**DIRECTIVE**
From the line containing "Write part 2" through the line containing "node tree, with", retype each line exactly; include both end lines and nothing beyond them.

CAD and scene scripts
■ ■ ■ ■ ■ ■ ■

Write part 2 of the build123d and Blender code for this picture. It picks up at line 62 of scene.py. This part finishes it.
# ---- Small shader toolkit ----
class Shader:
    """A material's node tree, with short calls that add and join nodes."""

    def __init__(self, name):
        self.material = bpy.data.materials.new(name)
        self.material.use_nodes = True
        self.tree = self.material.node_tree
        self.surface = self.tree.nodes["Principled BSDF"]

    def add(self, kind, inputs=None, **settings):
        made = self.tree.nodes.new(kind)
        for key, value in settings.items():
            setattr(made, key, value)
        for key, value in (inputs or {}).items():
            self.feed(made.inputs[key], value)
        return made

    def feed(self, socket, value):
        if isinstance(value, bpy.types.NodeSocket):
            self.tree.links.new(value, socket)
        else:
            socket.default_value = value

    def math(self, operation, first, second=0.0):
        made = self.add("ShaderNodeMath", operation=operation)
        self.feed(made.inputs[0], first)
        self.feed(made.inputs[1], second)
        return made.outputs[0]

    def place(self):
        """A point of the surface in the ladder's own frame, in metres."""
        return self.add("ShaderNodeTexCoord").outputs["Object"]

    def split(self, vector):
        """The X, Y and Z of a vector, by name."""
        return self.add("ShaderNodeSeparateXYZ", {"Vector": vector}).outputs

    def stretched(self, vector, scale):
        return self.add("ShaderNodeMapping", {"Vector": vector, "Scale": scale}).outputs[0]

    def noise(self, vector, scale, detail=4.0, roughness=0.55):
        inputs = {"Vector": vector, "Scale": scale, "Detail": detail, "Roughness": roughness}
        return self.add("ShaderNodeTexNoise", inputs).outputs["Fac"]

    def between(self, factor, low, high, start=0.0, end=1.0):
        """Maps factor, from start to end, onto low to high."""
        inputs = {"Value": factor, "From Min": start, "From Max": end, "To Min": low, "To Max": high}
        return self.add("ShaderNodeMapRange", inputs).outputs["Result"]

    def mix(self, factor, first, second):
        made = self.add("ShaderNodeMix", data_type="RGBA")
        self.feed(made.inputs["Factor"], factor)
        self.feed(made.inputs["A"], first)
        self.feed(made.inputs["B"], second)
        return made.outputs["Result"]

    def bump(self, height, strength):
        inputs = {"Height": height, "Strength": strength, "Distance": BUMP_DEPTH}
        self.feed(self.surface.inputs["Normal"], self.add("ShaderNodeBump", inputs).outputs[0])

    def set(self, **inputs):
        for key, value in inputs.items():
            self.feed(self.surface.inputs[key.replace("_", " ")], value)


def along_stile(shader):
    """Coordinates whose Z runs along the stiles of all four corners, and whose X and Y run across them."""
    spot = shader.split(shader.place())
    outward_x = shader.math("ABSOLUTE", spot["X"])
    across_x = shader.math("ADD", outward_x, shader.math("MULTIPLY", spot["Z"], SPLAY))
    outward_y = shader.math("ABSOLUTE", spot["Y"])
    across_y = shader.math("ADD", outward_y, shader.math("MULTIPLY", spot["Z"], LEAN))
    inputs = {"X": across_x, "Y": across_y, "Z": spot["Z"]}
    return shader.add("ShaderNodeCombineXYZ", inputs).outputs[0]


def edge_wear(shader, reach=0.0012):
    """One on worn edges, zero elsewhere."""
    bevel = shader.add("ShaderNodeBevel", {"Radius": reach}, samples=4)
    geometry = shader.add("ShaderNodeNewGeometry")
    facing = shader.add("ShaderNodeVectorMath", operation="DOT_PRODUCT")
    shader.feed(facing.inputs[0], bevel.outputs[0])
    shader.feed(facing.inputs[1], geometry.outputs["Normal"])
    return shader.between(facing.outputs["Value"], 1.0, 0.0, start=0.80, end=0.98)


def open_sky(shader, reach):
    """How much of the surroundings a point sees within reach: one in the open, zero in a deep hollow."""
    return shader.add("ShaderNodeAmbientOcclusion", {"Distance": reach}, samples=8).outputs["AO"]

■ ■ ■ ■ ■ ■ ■

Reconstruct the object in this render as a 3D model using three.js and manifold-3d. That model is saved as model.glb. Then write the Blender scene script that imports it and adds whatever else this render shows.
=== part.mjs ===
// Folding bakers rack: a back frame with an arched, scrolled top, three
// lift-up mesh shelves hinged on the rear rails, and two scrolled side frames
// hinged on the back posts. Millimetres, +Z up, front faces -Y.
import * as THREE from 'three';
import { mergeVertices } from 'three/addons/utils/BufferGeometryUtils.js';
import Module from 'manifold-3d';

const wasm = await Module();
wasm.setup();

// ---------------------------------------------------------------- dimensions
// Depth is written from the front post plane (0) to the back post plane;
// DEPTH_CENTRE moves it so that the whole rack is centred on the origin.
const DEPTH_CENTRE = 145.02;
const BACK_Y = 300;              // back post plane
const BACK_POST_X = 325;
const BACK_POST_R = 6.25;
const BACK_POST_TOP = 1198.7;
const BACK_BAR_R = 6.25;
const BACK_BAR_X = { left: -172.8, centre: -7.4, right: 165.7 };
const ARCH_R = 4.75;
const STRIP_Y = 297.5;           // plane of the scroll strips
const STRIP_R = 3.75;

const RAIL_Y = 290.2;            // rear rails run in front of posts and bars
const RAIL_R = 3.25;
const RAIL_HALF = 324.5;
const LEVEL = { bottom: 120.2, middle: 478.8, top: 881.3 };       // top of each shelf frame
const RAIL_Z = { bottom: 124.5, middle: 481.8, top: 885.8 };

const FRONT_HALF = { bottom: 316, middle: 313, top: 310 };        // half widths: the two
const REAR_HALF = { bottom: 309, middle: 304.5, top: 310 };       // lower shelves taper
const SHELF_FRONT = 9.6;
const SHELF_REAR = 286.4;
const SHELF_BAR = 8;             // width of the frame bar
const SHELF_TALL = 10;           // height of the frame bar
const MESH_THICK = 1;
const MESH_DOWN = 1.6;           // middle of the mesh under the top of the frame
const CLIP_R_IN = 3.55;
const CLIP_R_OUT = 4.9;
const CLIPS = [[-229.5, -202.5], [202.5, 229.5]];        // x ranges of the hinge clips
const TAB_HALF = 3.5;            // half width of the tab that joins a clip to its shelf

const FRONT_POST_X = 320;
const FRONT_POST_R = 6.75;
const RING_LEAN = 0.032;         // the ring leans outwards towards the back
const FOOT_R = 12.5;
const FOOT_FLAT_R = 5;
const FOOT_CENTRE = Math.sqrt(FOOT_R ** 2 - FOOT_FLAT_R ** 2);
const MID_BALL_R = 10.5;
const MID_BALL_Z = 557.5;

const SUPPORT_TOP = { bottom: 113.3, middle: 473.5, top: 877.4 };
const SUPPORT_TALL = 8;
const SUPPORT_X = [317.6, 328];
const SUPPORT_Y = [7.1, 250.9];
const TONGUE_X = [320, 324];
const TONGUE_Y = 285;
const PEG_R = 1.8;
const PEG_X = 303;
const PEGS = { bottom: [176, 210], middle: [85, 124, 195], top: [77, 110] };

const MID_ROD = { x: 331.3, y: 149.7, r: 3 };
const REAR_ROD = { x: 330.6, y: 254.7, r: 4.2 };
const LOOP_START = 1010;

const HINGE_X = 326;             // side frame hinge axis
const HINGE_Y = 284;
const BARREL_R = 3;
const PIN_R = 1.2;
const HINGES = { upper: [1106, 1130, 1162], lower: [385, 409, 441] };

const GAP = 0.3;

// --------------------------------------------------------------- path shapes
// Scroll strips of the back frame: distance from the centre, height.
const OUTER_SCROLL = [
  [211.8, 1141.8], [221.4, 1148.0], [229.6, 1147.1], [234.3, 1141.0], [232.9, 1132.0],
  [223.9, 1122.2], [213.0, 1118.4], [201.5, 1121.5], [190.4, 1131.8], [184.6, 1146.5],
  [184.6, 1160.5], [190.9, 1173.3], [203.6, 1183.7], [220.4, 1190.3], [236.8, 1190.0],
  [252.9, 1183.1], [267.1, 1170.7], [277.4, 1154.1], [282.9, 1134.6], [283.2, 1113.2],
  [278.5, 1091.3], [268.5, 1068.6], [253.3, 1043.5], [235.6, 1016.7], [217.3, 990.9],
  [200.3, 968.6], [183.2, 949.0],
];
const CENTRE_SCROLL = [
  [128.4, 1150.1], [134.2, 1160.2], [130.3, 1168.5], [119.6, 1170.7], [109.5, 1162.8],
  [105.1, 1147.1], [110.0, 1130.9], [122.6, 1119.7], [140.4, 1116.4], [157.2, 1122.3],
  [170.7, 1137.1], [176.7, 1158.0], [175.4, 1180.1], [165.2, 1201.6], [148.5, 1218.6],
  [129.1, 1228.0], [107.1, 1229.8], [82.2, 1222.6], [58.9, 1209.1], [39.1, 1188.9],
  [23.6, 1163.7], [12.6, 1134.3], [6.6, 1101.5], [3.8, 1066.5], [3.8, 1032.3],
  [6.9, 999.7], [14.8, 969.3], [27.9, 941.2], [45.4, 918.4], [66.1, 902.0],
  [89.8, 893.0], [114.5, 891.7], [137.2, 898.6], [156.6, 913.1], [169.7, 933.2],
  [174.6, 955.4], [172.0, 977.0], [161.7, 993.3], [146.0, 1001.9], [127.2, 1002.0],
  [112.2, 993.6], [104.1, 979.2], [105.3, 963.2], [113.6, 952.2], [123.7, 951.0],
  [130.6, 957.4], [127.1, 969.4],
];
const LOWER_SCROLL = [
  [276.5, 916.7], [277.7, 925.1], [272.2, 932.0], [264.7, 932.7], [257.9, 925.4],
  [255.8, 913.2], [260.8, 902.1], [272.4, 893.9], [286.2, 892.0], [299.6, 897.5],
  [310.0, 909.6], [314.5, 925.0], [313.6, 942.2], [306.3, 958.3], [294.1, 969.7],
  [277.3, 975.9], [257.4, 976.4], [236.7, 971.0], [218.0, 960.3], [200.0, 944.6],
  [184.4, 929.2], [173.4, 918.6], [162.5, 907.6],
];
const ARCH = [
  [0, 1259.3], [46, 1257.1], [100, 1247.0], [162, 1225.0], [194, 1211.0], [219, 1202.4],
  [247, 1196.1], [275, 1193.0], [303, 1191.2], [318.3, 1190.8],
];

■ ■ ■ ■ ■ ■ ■

**SOLUTION FOR THIS EXERCISE**
Write part 2 of the build123d and Blender code for this picture. It picks up at line 62 of scene.py. This part finishes it.
# ---- Small shader toolkit ----
class Shader:
    """A material's node tree, with short calls that add and join nodes."""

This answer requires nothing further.